Ethnic Discrimination: Lessons from the Israeli Online Market for Used Cars


  • For many valuable comments and suggestions I thank the editor, Jörn-Steffen Pischke, several anonymous referees, Talia Bar, Greg Besharov, Steve Coate, Liran Einav, Christine Jolls, Devin Pope, Enrichetta Ravina, Moses Shayo and participants of presentations at Ben Gurion University, Cornell University, the European Economic Association Meeting 2010, the Hebrew University, the Israel Democracy Institute, the Israeli Economic Association Meeting (2011 and 2012), the NBER Summer Institute (2011 and 2012) and Tel Aviv University. I am especially grateful to Noam Zussman for his advice. Excellent research assistance was provided by Revital Bar, Roy Barak, Shai Davidai, Michal Drori, Ariel Feitelberg, Yifat Ferder, Lee Goren, Maya Haran, Kfir Harari, Sharon Henig, Na'ama Israeli, Li Or Krengel, Yifat Krispil, Noa Litmanovitz, Daniel Madrid, Roie Mordechaie, Ofir Nadav, Adi Nahum, Daniel Nevo, Niva Porziki, Adi Ra'anan, Lilach Rapaport, Adi Regev, Ittai Shacham, Michal Shamir, Gal Shenhav, Noa Shikler, Karin Telio and Rozi Tshuva. Research was supported by a Marie Curie International Reintegration Grant within the 7th European Community Framework Programme and by a grant from The Maurice Falk Institute for Economic Research in Israel. Additional funding was provided by the Minerva Center for Human Rights and the Shaine Center for Research in Social Science, both at the Hebrew University of Jerusalem.
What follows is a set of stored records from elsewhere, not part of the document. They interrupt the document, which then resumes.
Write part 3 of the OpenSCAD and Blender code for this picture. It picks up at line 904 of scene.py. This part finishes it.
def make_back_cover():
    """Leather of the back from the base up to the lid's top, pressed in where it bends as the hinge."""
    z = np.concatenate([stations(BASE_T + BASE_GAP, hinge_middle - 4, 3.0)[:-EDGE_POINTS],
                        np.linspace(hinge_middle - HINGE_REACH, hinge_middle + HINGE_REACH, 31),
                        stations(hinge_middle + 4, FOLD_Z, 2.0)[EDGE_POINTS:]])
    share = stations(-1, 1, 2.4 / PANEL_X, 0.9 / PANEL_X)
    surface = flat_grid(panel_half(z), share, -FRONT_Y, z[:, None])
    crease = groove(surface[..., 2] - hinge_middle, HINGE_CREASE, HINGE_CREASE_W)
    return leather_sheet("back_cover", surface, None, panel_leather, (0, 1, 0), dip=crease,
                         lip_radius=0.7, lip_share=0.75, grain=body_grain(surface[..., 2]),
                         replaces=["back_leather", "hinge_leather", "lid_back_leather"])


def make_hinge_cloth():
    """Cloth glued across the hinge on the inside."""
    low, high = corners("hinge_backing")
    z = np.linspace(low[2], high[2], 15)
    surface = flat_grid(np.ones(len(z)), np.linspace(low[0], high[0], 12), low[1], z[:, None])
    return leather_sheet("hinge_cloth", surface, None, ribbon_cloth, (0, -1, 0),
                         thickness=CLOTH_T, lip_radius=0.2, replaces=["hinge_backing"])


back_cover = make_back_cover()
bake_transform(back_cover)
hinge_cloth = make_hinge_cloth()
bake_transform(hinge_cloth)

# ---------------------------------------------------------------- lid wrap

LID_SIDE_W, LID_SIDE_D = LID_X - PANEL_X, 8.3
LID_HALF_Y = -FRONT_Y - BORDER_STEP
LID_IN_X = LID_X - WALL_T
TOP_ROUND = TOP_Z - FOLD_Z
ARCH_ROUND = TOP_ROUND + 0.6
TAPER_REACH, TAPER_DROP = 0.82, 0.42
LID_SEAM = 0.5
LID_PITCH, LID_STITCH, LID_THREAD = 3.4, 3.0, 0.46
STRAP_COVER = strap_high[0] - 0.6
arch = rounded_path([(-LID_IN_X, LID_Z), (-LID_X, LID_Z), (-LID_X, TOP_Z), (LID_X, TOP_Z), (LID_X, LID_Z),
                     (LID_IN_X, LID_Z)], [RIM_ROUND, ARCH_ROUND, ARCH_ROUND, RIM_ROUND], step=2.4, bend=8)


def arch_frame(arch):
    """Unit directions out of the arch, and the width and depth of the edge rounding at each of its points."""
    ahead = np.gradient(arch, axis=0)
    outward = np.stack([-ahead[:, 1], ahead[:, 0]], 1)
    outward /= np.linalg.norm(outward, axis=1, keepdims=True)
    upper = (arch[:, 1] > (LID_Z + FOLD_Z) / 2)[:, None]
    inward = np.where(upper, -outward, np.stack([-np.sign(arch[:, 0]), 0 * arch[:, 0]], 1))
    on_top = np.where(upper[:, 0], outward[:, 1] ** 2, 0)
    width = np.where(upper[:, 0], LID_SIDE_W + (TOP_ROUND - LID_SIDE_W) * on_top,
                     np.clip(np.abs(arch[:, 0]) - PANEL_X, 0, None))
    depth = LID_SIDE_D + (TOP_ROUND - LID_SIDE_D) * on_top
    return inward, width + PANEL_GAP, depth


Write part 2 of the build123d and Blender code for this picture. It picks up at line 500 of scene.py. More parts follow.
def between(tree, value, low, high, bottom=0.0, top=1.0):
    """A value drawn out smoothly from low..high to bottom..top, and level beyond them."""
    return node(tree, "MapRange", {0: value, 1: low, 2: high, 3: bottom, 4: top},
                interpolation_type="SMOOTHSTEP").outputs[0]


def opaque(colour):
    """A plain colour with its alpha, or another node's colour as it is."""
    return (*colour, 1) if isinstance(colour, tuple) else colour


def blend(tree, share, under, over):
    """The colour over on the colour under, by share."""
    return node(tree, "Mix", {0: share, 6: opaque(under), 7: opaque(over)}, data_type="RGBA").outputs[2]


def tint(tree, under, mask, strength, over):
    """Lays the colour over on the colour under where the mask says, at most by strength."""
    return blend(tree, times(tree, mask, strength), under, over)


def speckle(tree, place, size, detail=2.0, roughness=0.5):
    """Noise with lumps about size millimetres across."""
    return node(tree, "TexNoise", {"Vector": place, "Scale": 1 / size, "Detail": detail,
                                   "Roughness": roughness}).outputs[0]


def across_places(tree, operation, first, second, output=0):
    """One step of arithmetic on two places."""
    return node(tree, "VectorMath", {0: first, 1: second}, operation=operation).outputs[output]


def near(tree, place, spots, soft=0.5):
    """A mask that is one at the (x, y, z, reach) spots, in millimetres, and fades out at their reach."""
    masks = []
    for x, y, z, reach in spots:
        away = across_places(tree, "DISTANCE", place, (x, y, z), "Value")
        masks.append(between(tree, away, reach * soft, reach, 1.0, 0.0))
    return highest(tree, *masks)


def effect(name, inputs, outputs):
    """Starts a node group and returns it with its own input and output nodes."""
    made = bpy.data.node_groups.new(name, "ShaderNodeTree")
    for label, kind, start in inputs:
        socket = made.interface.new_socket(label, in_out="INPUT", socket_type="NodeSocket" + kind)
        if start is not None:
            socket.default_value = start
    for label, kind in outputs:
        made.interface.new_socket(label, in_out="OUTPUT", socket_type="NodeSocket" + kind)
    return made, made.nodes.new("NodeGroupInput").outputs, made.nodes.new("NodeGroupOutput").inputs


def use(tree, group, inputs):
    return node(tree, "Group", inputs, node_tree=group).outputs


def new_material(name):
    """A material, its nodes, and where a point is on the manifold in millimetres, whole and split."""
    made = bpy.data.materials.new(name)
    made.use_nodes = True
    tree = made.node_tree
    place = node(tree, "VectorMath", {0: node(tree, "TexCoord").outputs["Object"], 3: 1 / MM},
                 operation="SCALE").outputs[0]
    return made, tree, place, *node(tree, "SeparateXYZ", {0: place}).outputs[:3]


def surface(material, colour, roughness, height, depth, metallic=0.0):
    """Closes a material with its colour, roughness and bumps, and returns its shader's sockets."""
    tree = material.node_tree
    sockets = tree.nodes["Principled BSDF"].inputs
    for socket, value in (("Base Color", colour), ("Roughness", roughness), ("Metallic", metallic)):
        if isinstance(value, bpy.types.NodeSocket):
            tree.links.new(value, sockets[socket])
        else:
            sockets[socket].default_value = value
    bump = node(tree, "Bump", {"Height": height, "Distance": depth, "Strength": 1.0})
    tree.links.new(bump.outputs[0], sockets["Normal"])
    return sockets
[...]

Using a combination of randomised field experiments, follow-up telephone surveys and other data collection efforts, this article studies the extent and the sources of ethnic discrimination in the Israeli online market for used cars. We find robust evidence of discrimination against Arab buyers and sellers which, the analysis suggests, is motivated by ‘statistical’ rather than ‘taste’ considerations. We additionally find that Arab sellers manipulate their ethnic identity in the market by leaving the name field in their advertisements blank.